Versöhnlicher und wärmer sind die Alben “Coney Island Baby” und “Rock and Roll Heart“. Doch es sollte bis in die 80er Jahre dauern bis sich Lou Reed als öffentliche Person rehabilitieren kann. Er beginnt sich politisch zu engagieren. Nimmt an der “Amnestiy International Conspirecy of Hope“- Tour teil und thematisiert in seinen Texten offen Kriminalität, AIDS und Rassismus. Das Album “New York” sticht in dieser Hinsicht besonders heraus. Die Ehe mit Sylvia Morales inspiriert ihn außerdem zu einigen großen Liebesliedern.

1987 stirbt sein Mentor und Freund Andy Warhol bei einer Routine-OP. Dieser Verlust erschüttert Reed und bewegt ihn dazu das Kriegsbeil mit John Cale zu begraben. Anfang der 90er Jahre kommt es zu einer kurzen Velvet Underground-Reunion. Doch Cale und Reed geraten erneut an einander und beenden die Kooperation 1994.

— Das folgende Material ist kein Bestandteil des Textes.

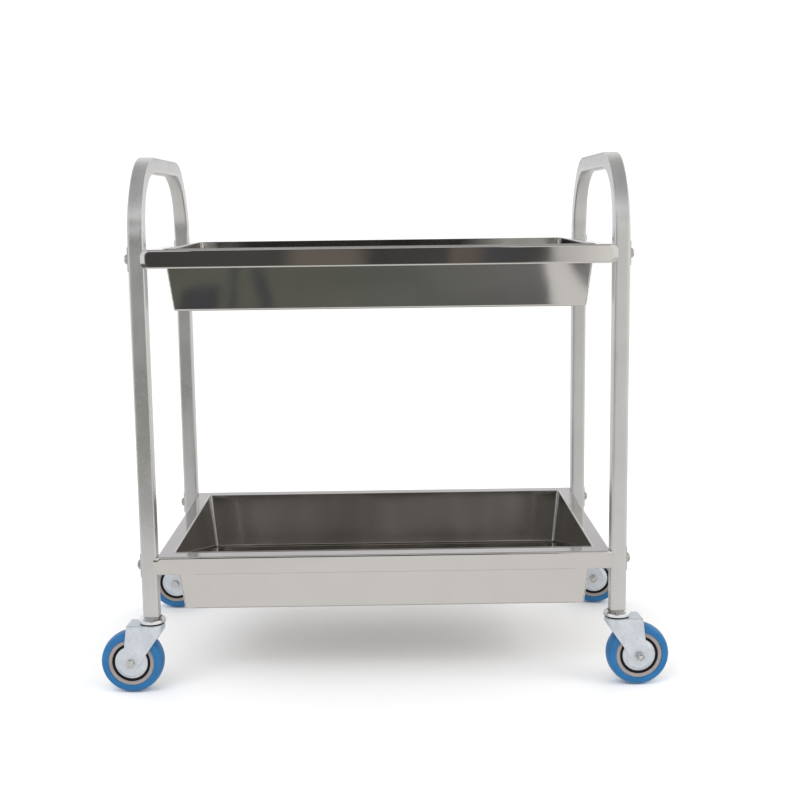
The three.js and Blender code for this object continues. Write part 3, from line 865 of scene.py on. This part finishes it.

Das Spätwerk von Lou Reed ist vor allem geprägt durch seine Öffnung zu elektronischer Musik und die Nutzung anderer Ausdrucksformen. So schreibt der, mittlerweile zur Rock-Ikone stilisierte, Reed an Musik für Theaterstücke und veröffentlicht Bildbände mit eigenen Fotografien. Aus dem Bühnenstück “Poe-Try” geht das Werk “The Raven” hervor. Auf dem vor allem von Edgar Allen Poe inspirierte Texte zu elektronischer Musik zu hören sind. Mit “Hudson River Wind Meditations” erscheint außerdem ein komplettes Instrumental-Werk, das andeutet wie Reed mittlerweile zur Meditation und Tai Chi gefunden hat. Seinen düsteren Liedzyklus “Berlin” lässt er 2007 noch einmal in einer monumentalen Bühnenshow, inklusive passendem Film, auf erstehen. Das Ergebnis wird per DVD dokumentiert und 2008 veröffentlicht. Wegen großer Nachfrage geht Reed, mit der als einmalige Show knonzipierten, Berlin-Performance im Sommer 2008 auf Tour.

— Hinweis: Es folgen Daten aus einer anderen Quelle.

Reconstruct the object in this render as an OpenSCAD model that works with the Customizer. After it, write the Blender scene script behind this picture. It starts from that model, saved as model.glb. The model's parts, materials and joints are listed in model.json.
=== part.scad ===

Mit seinem Schaffen erreicht Reed nie den großen kommerziellen Durchbruch, denn er biedert sich nicht an den Plattenmarkt an und macht keine Kompromisse. Doch eben weil Lou Reed wahrscheinlich der sturste Vollblut-Musiker überhaupt ist, wird er weiter Journalisten beleidigen, große und kleine Performances inszenieren, fotografieren und dazu musizieren, bis er tot um fällt.